>>>
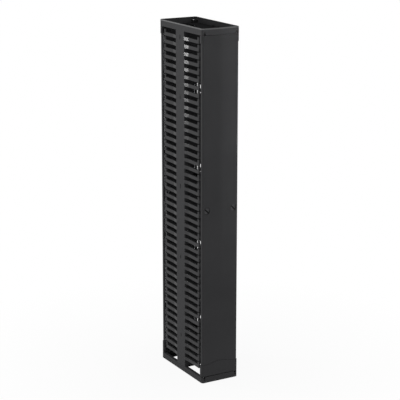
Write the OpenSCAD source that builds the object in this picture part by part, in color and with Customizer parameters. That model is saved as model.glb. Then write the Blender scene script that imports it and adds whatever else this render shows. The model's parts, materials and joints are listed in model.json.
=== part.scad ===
<<<
>>>
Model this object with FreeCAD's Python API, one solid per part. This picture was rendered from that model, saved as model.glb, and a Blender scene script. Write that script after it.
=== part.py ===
<<<
>>>
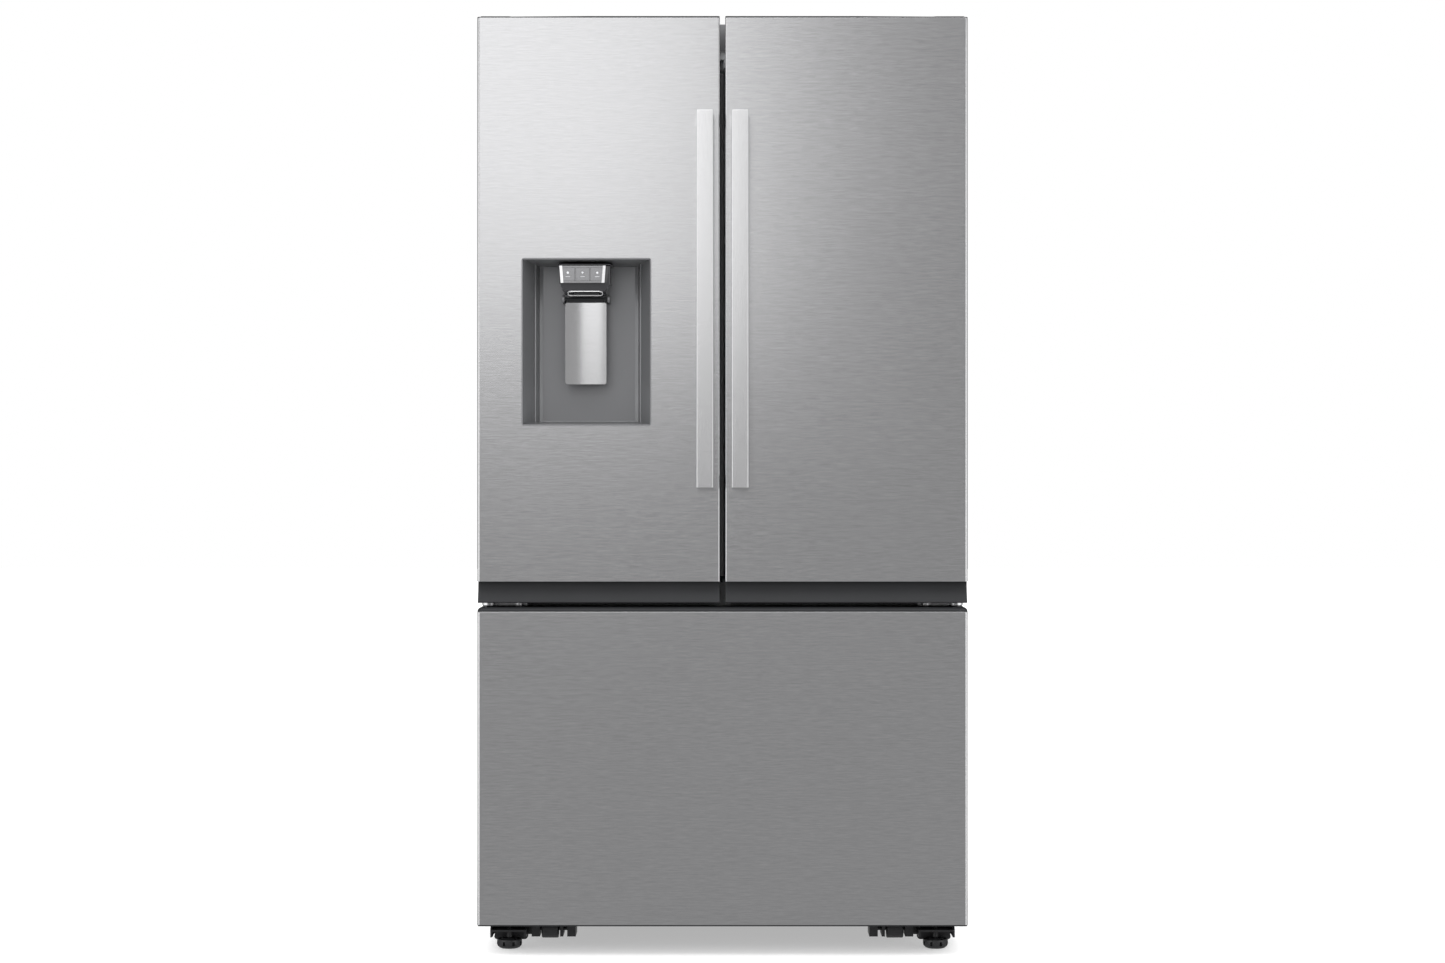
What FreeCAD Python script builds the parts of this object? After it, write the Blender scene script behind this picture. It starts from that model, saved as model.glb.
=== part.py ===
<<<
→ **DESCRIPTION OF THE TASK**
What is the number of lines holding the word "from"? State it alone.

→ **TASK RESULT**
2